McPAT is a multicore power simulator developed by HP Labs that is widely accepted and validated by the architecture community. It is capable of estimating static and dynamic power consumption for technology nodes from 90nm to 22nm. Essentially, it is implemented as a wrapper around the CACTI [1] tool developed by Norm Jouppi. CACTI provides detailed circuit characteristics for various memory structures and types. McPAT [2] uses these circuit models, a description of the target machine, and a description of the workload to estimate power at a functional unit level.

#### 1.1.2 Gem5

Gem5 [3] is a full-system simulation infrastructure that attempts to merge the best aspects of the M5 [4] and GEMS [5] simulators. Its main selling point is its pervasive object oriented nature that allows for easy modification and addition of new components. It has 2 basic modes of operation: SE and FS modes. FS (full-system) mode simulates all aspects of program execution, including the system calls to the operating system. SE (syscall emulation) mode has gem5 emulate the operating system calls. For our lab, we will be using SE mode exclusively.

#### 1.1.3 MiBench

MiBench [6] is an older embedded workload suite developed as an open source alternative for the costly EEMBC suite develop at the University of Michigan. It comprises a number of kernels and workloads from a variety of different embedded application domains, such as automobiles and network routers. We are using MiBench as opposed to more traditional workloads, such as SPEC CPU2006, solely because MiBench's short runtime will make your lives much easier.

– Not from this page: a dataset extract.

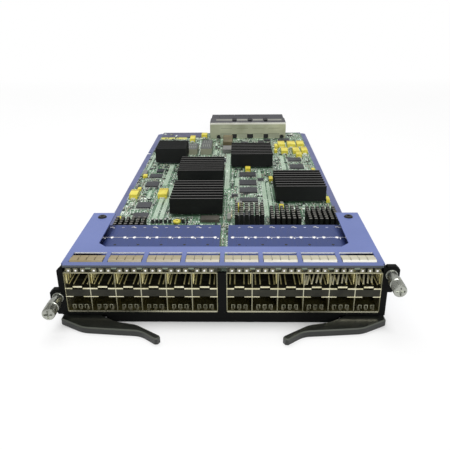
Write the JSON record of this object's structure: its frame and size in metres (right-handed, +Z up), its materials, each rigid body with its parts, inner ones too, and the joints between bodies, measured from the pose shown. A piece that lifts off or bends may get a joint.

#### **1.2 Setup and Requirements**

- You will need access to a Linux machine with root so you can install any needed libraries and dependencies.
- You will need to download and make McPAT. The easiest way is using the version control system Mercurial (alternatively you can download the code directly):

hg clone https://code.google.com/p/mcpat/

- Follow the directions in the README to install McPAT. You might need to get rid of the -m32 flag in mcpat.mk if you are on a 64 bit machine without the 32 bit development libraries installed.
- You will need to download and make gem5. Please use the stable version:

http://repo.gem5.org/gem5-stable

• Follow the directions in the README to compile gem5. Perform an optimized build in SE mode for x86. You will more than likely need to install several packages from your linux distributions package manager (apt-get, yum, etc).

#### **1.3 Deliverables**

The following deliverables must be completed for this assignment. You will submit a tarball that is named <lastname>-a4.tar.gz and has the following working directory structure:

| /report.pdf // results for 3 MiBench workloads,   |                                              |  |  |  |
|---------------------------------------------------|----------------------------------------------|--|--|--|
| // the warm-up questions, and contest discussions |                                              |  |  |  |
| /scripts/*                                        |                                              |  |  |  |
| /contest/energy/energy_se.py                      | // related files for the energy contest      |  |  |  |
| /contest/energy/stats.txt                         |                                              |  |  |  |
| /contest/energy/mcpat_out.txt                     |                                              |  |  |  |
| /contest/power/power_se.py                        | // related files for the power contest       |  |  |  |
| /contest/power/stats.txt                          |                                              |  |  |  |
| /contest/power/mcpat_out.txt                      |                                              |  |  |  |
| /contest/performance/perf_se.py                   | // related files for the performance contest |  |  |  |
| /contest/performance/stats.txt                    |                                              |  |  |  |
| /contest/performance/mcpat_out.txt                |                                              |  |  |  |

Your report will be in PDF format and will contain:

- Problem solutions in Section 2
- Graphs and discussion in Section 3
- Discussion in Section 4

Any scripts used in the lab must be put in the /scripts directory. Additionally, you must submit the final values of the energy, power, and performance system configurations as reported by Gem5.

## 2. Warm-Up

We really are serious about reading the references, documents, papers for gem5 and McPAT. Answer the following questions using the literature:

- 1.) How was McPAT validated in the original paper? What were the validating processors?
- 2.) What processor models are supported in GEM5? What memory models are supported? How would I decide which models to use for a research project?
- 3.) What is a Domain Specific Language (DSL)? What types of DSLs does gem5 support?
- 4.) What ISAs does GEM5 currently support? On what ISA(s) can I run the InOrder processor model with the classic memory system in FS mode?

## **3. GEM5 + McPAT**

#### 3.1 Overview

This section will have you use GEM5 and McPAT together with MiBench programs to discover relationships between performance, power, and energy. You will be looking at three MiBench programs: susan, bitcnt, and qsort

#### 3.2 Help, Assumptions, and Rules

In your lab packet you are given:

- Precompiled MiBench programs modified to work with gem5 at different optimization levels
- mcpat\_template.xml file

You will be running each benchmark through gem5, and passing the gem5 statistics to McPAT to glean power. You will then analyze all of these results to determine the effect on performance, power, and energy.

#### MiBench:

We have provided you with three of the benchmarks from the automotive suite of MiBench that have been modified to work with gem5: susan, bitcnt, and qsort. We have provided a runme.sh script showing how to run the program outside of the simulator environment.

#### Running gem5:

We will be running gem5 in SE mode on x86. The easiest way to accomplish this is with the provided se.py script in the gem5 directory. Since we care about power, we will need a more detailed CPU model than the default gem5 simulator selects.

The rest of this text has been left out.